D: The non linear relationship between money and utility.

While the definition of expectation value (EV) is useful, it misses a subtlety. It gives us the ability to optimize on one value - in this case to maximize the amount of money in your possession. While many would consider this to be a worthwhile lifetime goal, many more would not. They would describe this as only part of the picture. Life, we are told, presents many possibilities, and not all of them can be compared or evaluated, so a rigorous approach is fundamentally flawed.

All of us make literally thousands of decisions a day. In many cases we don't consider the decisions for long - they are both trivial, and the best decision is obvious, but we still make decisions based on some reasoning.

The concept of utility is that any rational entity always chooses the option with the highest utility. In mathematical terms this is an Total Order - that is given any two options, there is always one that we would choose over another, and that is the one with the highest utility. We may not be able to predict what option we will take until the situation occurs. We might have incorrect information and make what turns out to be the wrong decision. We might not spend enough time considering the options, and later realize that even with the information we had, that it was the wrong decision. But the principle remains - rationality is choosing the highest utility option.

Sometimes however, we appear to make the wrong decision even though we are completely rational. Sometimes we might calculate the probabilities, and quite rationally make a decision and when the coin is tossed, or the die is rolled the events are the poorer ones. Just because the decision is wrong in hindsight does not mean that it was irrational at the time. Even though it offered the highest expectation value does not mean that it resulted in the most gain. Choosing the throw of the dice in the game above may end up with zero return, but it is still the choice which maximized expectation value of money, and hence was still the rational choice, presuming that maximizing our money was the goal.

However maximizing money is usually not the goal. Even the strongest proponents of the greed is good philosophy will agree that money is only good for what it can buy (status, power, sports-cars, mistresses, whatever). We see an apparent contradiction simply by changing the amounts in triple or nothing.

Consider the following game:

you get a choice of
  1. You get twenty million dollars;
  2. You throw a coin, and if it's heads you get sixty million dollars, and if it's tails you get nothing.
Which would you choose?

The reality is that the difference between your current wealth and $20,000,000 is probably much more than the difference between $20,000,000 and $60,000,000 dollars. The lifestyle that $60,000,000 can buy is not that much different from the lifestyle that $20,000,000 can buy. However the lifestyle that most people have is a lot different from the $20,000,000 lifestyle.

Even though the difference is greater in monetary terms, the difference is less in utility, or lifestyle, or whatever the money can actually usefully buy.

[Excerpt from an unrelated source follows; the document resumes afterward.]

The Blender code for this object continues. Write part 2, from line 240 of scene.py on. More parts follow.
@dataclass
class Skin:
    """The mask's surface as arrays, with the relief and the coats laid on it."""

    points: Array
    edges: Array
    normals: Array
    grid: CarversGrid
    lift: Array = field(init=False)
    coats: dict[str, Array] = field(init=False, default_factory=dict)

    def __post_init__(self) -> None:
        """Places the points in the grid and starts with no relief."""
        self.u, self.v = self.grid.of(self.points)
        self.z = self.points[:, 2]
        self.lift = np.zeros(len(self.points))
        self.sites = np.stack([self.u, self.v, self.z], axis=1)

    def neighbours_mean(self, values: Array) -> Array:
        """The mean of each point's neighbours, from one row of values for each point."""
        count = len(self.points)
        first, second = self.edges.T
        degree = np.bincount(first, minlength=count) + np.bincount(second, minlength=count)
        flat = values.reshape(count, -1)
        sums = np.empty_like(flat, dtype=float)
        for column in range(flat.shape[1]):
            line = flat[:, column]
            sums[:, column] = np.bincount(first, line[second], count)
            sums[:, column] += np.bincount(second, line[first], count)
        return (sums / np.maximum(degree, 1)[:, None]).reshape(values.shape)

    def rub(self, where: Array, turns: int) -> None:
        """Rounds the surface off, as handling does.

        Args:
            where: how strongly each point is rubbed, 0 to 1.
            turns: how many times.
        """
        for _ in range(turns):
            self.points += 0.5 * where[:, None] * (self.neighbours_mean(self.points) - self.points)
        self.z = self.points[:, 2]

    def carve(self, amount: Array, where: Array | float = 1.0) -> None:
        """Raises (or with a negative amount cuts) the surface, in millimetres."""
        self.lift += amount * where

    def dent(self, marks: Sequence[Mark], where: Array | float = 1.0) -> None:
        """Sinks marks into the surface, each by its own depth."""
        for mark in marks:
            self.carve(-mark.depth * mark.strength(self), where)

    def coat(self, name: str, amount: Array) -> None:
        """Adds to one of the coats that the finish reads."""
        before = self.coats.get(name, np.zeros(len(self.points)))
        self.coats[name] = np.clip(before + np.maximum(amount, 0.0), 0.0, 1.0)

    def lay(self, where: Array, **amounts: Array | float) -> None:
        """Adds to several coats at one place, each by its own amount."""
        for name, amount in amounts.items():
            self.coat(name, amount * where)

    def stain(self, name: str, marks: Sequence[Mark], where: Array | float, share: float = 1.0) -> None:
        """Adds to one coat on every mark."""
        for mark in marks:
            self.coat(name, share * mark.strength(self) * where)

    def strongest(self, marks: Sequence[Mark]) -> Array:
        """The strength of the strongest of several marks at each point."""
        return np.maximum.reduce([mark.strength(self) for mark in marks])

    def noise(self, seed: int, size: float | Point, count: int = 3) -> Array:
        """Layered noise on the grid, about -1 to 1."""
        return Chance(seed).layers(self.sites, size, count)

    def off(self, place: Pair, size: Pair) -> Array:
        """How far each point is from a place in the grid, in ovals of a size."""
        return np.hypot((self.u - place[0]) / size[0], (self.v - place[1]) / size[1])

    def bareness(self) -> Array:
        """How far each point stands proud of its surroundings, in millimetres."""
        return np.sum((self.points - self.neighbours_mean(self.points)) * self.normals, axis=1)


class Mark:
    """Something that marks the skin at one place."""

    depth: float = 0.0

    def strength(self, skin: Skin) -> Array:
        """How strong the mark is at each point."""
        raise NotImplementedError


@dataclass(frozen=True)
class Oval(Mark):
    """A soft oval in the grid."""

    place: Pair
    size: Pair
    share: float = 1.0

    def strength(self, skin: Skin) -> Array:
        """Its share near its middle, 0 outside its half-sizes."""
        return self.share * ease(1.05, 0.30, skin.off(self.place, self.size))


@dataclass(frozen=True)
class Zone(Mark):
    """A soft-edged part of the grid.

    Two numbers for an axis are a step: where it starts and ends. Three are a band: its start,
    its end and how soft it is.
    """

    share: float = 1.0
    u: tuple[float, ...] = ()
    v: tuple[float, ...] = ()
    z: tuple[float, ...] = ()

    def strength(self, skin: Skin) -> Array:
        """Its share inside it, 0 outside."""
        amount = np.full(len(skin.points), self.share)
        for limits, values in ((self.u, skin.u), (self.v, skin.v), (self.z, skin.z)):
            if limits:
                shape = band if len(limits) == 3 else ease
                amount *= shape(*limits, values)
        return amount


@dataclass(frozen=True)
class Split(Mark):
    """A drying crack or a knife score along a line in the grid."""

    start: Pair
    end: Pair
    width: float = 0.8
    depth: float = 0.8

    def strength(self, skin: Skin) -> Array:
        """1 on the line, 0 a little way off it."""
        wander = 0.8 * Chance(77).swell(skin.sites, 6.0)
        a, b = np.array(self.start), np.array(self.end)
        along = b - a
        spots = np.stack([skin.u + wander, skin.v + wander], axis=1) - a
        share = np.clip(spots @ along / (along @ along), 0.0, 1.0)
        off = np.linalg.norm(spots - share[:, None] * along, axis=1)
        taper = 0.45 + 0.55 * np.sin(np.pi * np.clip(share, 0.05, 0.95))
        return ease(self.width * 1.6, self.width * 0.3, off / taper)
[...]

Sometimes it is logical to actually gamble where the gambling gives an apparent negative expectation value (EV<0). This is because the EV is measuring money, not utility.

Another thought experiment:

Your only child needs $100,000 for an operation, or s/he will die tomorrow, and no-one else will pay. You only have $50,000, and you walk past a casino. You can play roulette and put all your money on a color (black or red). You have a 18/37 (48.6%) chance of doubling your money (to $100,000), and a 19/37 (51.4%) chance of losing all your money.

Even though your expectation value is negative (on average the bet will lose $1350) it is still a logical thing to do. If you play, you have a 48.6% of saving your child. If you don't play, you have none.

Your expectation value measured in dollars is negative if you play the game, but your expectation value measured in utility is (while possible non-quantifiable), clearly positive. It's only money. Your child's life is at stake.

Another example, what would you do if:

A very old and trusted friend who has always showed honesty, loyalty and balanced judgment suddenly urgently says: " Your life is in great danger. Trust me. The only way you can survive is to set fire to your car now. I know this sounds bizarre, but trust me, there's no time to explain - throw a match into your fuel tank and run - right now. Just do it immediately. Please. " What do you do?

For most of us it would depend on the situation.

While an in depth mathematical understanding of calculus and economics are beyond the understanding and interest of most people, the basic concepts of expectation value and fuzzy logic are not. They belong, not just in our universities, but in our schools.